Repeat every line below exactly, word for word.
** START **
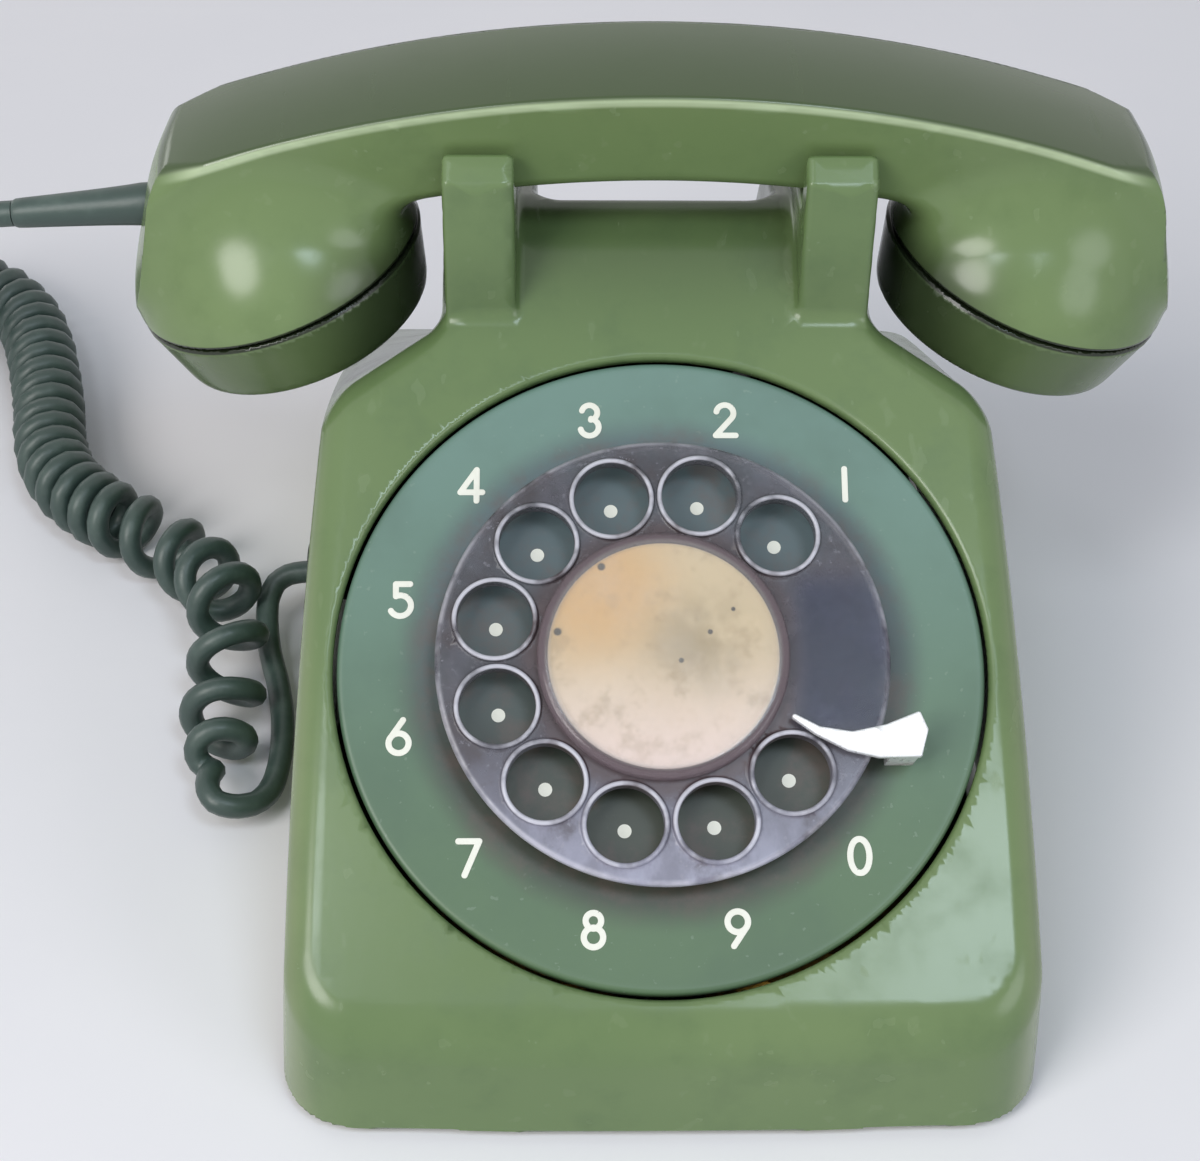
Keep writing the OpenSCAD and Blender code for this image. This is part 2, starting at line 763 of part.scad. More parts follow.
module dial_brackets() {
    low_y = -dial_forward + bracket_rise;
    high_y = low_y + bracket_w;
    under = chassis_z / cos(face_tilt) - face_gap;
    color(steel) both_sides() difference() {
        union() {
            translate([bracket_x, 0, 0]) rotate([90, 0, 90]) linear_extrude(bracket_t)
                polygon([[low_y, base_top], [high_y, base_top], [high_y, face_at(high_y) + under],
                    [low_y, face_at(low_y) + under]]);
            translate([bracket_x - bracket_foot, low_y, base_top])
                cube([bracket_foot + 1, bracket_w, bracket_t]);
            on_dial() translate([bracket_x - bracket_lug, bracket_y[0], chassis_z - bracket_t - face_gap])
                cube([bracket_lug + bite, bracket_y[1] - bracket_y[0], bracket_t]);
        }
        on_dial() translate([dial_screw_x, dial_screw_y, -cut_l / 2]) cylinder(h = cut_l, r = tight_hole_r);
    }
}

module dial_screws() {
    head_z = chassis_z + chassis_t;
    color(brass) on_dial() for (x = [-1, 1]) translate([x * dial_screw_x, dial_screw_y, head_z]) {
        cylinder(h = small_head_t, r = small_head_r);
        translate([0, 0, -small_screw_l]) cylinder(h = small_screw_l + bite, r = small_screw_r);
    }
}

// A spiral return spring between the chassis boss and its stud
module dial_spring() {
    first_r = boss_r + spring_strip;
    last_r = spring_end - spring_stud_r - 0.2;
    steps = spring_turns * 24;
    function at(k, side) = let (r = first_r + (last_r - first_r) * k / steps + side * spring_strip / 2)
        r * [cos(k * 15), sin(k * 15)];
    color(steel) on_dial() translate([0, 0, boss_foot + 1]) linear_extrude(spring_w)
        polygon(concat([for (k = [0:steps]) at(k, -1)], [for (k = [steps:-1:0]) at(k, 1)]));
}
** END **
— Output of the exercise —
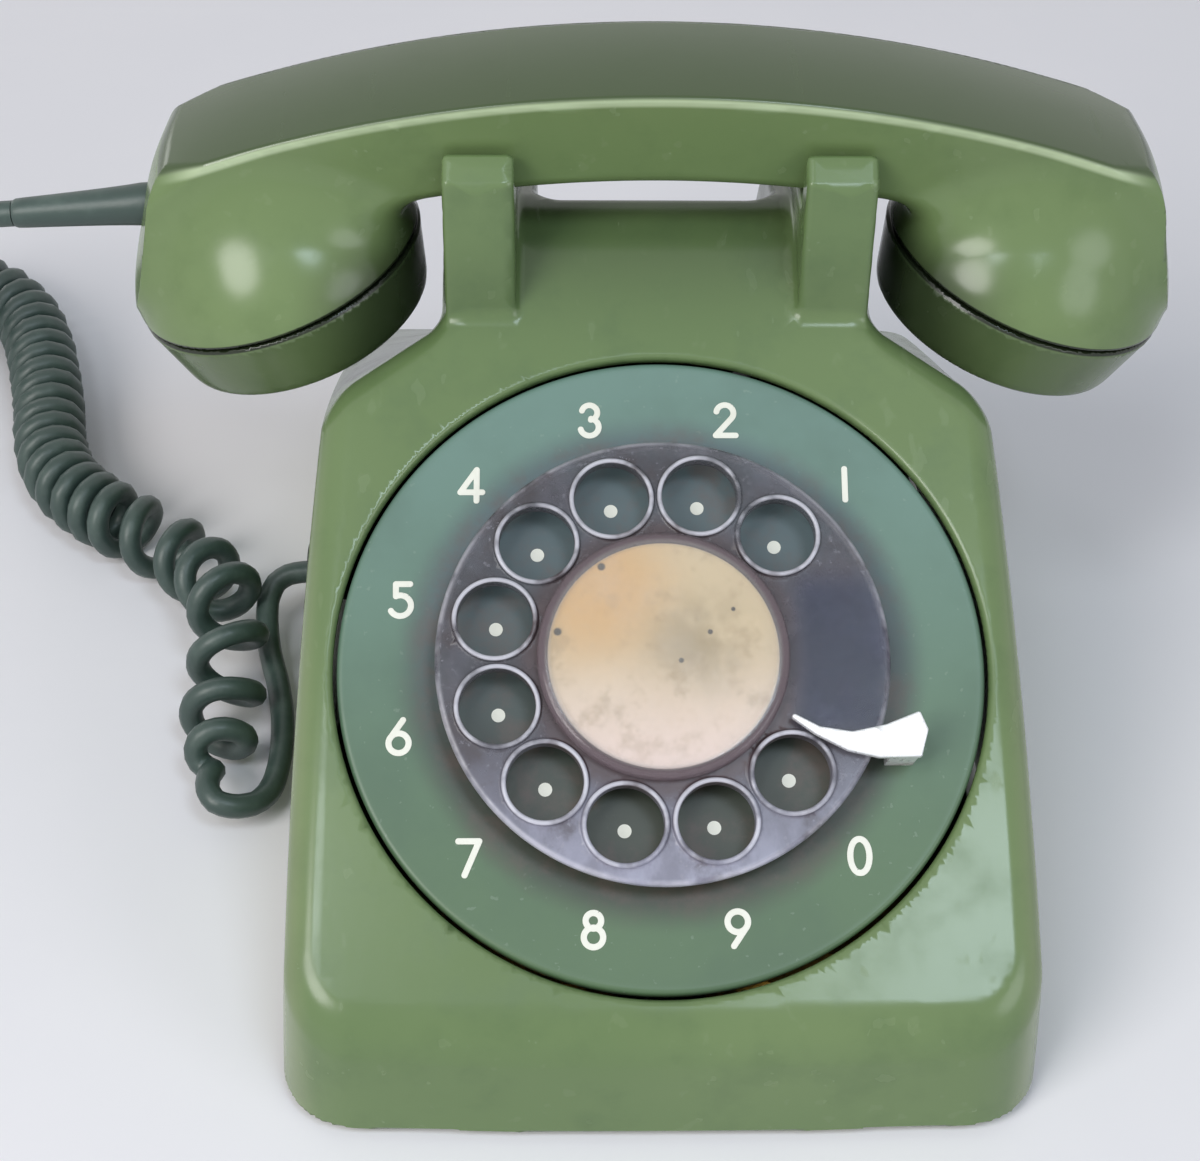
Keep writing the OpenSCAD and Blender code for this image. This is part 2, starting at line 763 of part.scad. More parts follow.
module dial_brackets() {
    low_y = -dial_forward + bracket_rise;
    high_y = low_y + bracket_w;
    under = chassis_z / cos(face_tilt) - face_gap;
    color(steel) both_sides() difference() {
        union() {
            translate([bracket_x, 0, 0]) rotate([90, 0, 90]) linear_extrude(bracket_t)
                polygon([[low_y, base_top], [high_y, base_top], [high_y, face_at(high_y) + under],
                    [low_y, face_at(low_y) + under]]);
            translate([bracket_x - bracket_foot, low_y, base_top])
                cube([bracket_foot + 1, bracket_w, bracket_t]);
            on_dial() translate([bracket_x - bracket_lug, bracket_y[0], chassis_z - bracket_t - face_gap])
                cube([bracket_lug + bite, bracket_y[1] - bracket_y[0], bracket_t]);
        }
        on_dial() translate([dial_screw_x, dial_screw_y, -cut_l / 2]) cylinder(h = cut_l, r = tight_hole_r);
    }
}

module dial_screws() {
    head_z = chassis_z + chassis_t;
    color(brass) on_dial() for (x = [-1, 1]) translate([x * dial_screw_x, dial_screw_y, head_z]) {
        cylinder(h = small_head_t, r = small_head_r);
        translate([0, 0, -small_screw_l]) cylinder(h = small_screw_l + bite, r = small_screw_r);
    }
}

// A spiral return spring between the chassis boss and its stud
module dial_spring() {
    first_r = boss_r + spring_strip;
    last_r = spring_end - spring_stud_r - 0.2;
    steps = spring_turns * 24;
    function at(k, side) = let (r = first_r + (last_r - first_r) * k / steps + side * spring_strip / 2)
        r * [cos(k * 15), sin(k * 15)];
    color(steel) on_dial() translate([0, 0, boss_foot + 1]) linear_extrude(spring_w)
        polygon(concat([for (k = [0:steps]) at(k, -1)], [for (k = [steps:-1:0]) at(k, 1)]));
}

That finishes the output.